Schenectady schools Superintendent Laurence Spring is sticking to the old-school motto: If at first you don’t succeed, try, try again.
After one federal agency rejected his civil rights complaint, he’s sending it to a second. This time, it’s going by mail to the U.S. Department of Justice.
Last time, when it went to the Office of Civil Rights at the U.S. Department of Education, Spring delivered it in person. But this time, he didn’t make a trip to Department of Justice headquarters in Washington, D.C.
“They told us that they will not accept initial filings in person,” Spring said. “Once they receive it, we can schedule an appointment.”
There’s a regional office in Albany, but Spring said the department probably hesitated to let him deliver it there because it may need to be investigated by workers in Washington. The department hasn’t yet decided which office would handle the complaint.
“I think that’s why they wanted to receive it first,” Spring said. “I think we know it’s also somewhat political, so they may want to keep it in D.C.”
He added that the Washington office also has more resources than the regional office to investigate such a lengthy and complicated complaint.
Spring alleges state aid to schools is disproportionately going to white students. He researched state funding for each school district in New York, comparing the actual aid given to the amount the state formula said the district should receive, based on poverty levels and other factors.
Almost no district gets the full aid specified by the formula, but districts get widely varying percentages. According to Spring’s research, the districts with the most minorities generally get the lowest percentages of aid.

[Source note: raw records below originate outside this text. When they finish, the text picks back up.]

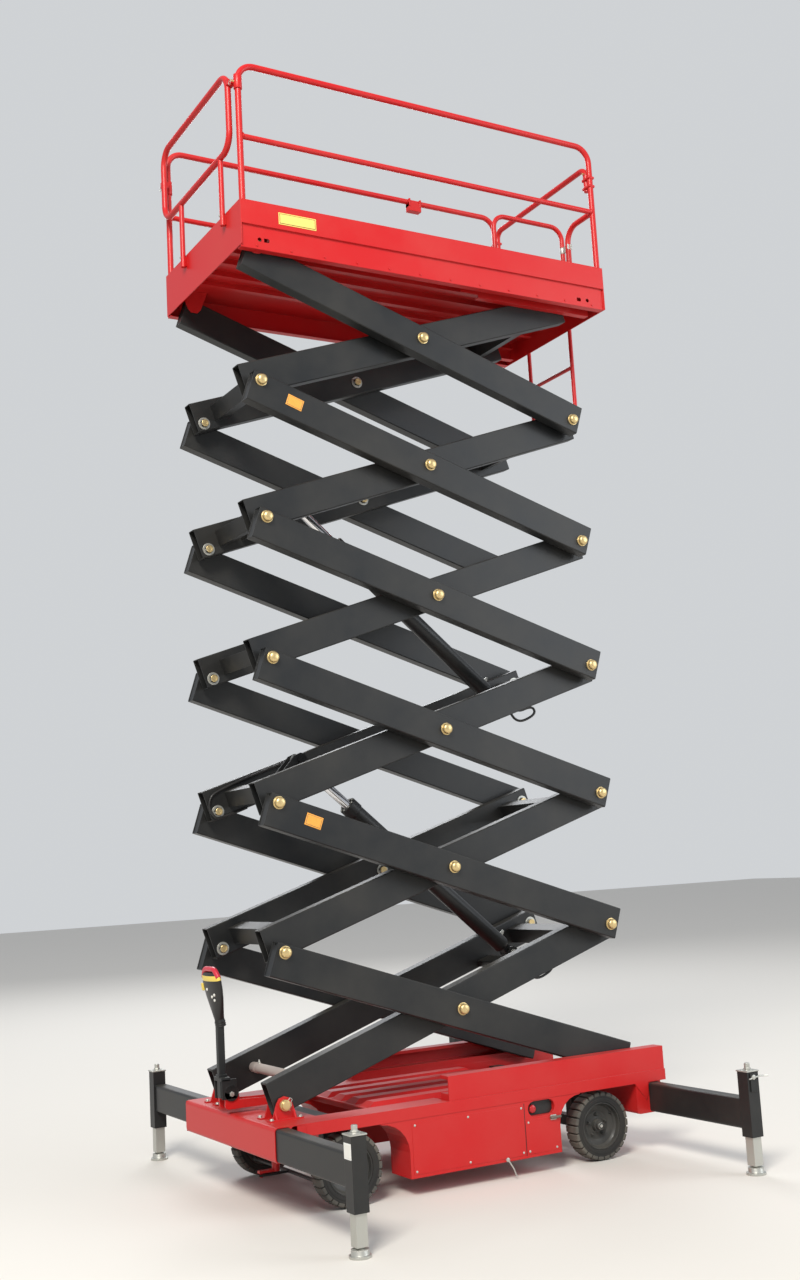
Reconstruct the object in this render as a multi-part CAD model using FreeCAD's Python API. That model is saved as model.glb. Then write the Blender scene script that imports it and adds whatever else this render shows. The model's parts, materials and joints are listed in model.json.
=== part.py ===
import FreeCAD, Part
import math
import os

from FreeCAD import Vector

# Mobile scissor lift on four small wheels and four outriggers, part way up.
# +X points from the towing end to the ladder end, +Y to the far side, +Z up, Z = 0 on the ground.
# All sizes are millimetres. Until export X = 0 is the middle of the scissor.
plan_shift = 18.4           # from there to the middle of the whole outline along X

# Scissor
stages = 6
pin_span = 2340.0           # end pin to end pin of one arm
rest_angle = 20.05          # of the pin line above level
base_pin_z = 549.0
arm_height = 188.0
arm_width = 80.0
arm_wall = 5.0
arm_edge = 5.0              # chamfer along the tube's edges
arm_end = 52.0              # arm tube past its end pins
arm_gap = 27.0              # between an outer arm and the inner arm beside it
outer_arm_y = 528.0         # outer face of the outer arms from the centre plane
near_offset = 49.0          # tube centre line from the pin at a stage's left joint
far_offset = -16.0          # the same at its right joint
pin_radius = 22.5
pin_running = 0.1           # radial clearance of a pin in its bore
open_running = 1.5          # the same where the linkage is opened
pin_head_radius = 29.0
pin_head = 16.0
nut_radius = 27.0
nut_height = 14.0

half_span = 0.5 * pin_span * math.cos(math.radians(rest_angle))
half_rise = 0.5 * pin_span * math.sin(math.radians(rest_angle))
pitch = 2.0 * half_rise
left_x, right_x = -half_span, half_span
top_pin_z = base_pin_z + stages * pitch
inner_arm_y = outer_arm_y - arm_width - arm_gap
outer_arm_in = outer_arm_y - arm_width
inner_arm_in = inner_arm_y - arm_width

# Cross boxes of an inner frame
cross_size = 96.0
cross_first = 78.0          # from the lower end pin to the near side of the first box
cross_last = 90.0           # the same from the upper end pin
round_cross_radius = 27.0
round_cross_at = 330.0

# Lift cylinders, their pivots along and above the pin line of the arms that carry them
cylinder_stages = (1, 3)
base_u, base_v = 734.0, -2.0        # barrel pivot on its stage
eye_u, eye_v = -722.5, 126.0        # rod eye, two stages higher
rod_out = 417.0                     # from the barrel's mouth to the rod eye
barrel_radius = 52.0
gland_radius = 57.0
gland_length = 70.0
barrel_foot = 150.0          # solid foot of the barrel up to its bore
rod_radius = 28.0
rod_running = 0.5
rod_inside = 850.0
eye_radius = 38.0
eye_width = 60.0
eye_setback = 119.0         # clear of the rod when the lift is at its highest
lug_gap = 5.0
lug_plate = 14.0
cylinder_pin_radius = 20.0

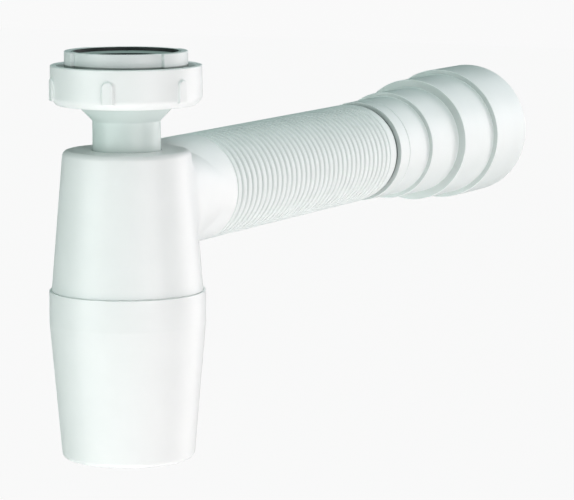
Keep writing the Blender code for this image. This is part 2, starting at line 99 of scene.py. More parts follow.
def rounded(profile, closed, corner=0.15):
    """Fine points and outward normals of a section. Each corner is (radius, height) or, with its
    own rounding, (radius, height, rounding). Points and normals are complex numbers."""
    straight, longest_share, arc_step = 0.001, 0.45, math.radians(14)
    points = [complex(p[0], p[1]) for p in profile]
    sizes = [p[2] if len(p) > 2 else corner for p in profile]
    fine = []
    for i, here in enumerate(points):
        if not closed and i in (0, len(points) - 1):
            way = points[1] - here if i == 0 else here - points[-2]
            fine.append((here, 1j * way / abs(way)))
            continue
        back = here - points[i - 1]
        ahead = points[(i + 1) % len(points)] - here
        start_way = back / abs(back)
        turn = float(np.angle((ahead / abs(ahead)) / start_way))
        left = 1j * start_way
        if abs(turn) < straight:
            fine.append((here, left))
            continue
        half = math.tan(abs(turn) / 2)
        reach = min(sizes[i] * half, longest_share * abs(back), longest_share * abs(ahead))
        side = math.copysign(reach / half, turn)
        centre = here - start_way * reach + left * side
        steps = max(2, math.ceil(abs(turn) / arc_step))
        for k in range(steps + 1):
            normal = left * np.exp(1j * turn * k / steps)
            fine.append((centre - normal * side, normal))
    return fine


def mesh_piece(name, points, faces, normals=None):
    """An object from points in millimetres, smooth, with its own normals where they are given."""
    mesh = bpy.data.meshes.new(name)
    mesh.from_pydata((np.asarray(points) * MM).tolist(), [], faces)
    mesh.polygons.foreach_set("use_smooth", [True] * len(mesh.polygons))
    if normals is not None:
        mesh.normals_split_custom_set_from_vertices(np.asarray(normals).tolist())
    mesh.update()
    piece = bpy.data.objects.new(name, mesh)
    bpy.context.scene.collection.objects.link(piece)
    return piece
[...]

Schenectady gets 55 percent of the aid it is promised under the formula. By comparison, neighboring Niskayuna receives 66 percent of the aid it should get. Schenectady’s schools have far more minority students than Niskayuna, whose student body is mostly white.
The Department of Justice will first review the complaint and decide whether officials there will investigate it. If they do, it could be a lengthy process, Spring said.
They’ll probably try to resolve the complaint without a full investigation, he added.
“They want a negotiated settlement,” he said.
The Office of Civil Rights looked into the matter, but eventually decided not to investigate, but Spring was undeterred. He said the Office of Civil Rights was still considering his complaint against the state Department of Education and the Board of Regents, but not against the governor and Legislature, who decide on aid amounts each year.
Spring said a settlement would be possible only if it came from the politicians who control the state budget.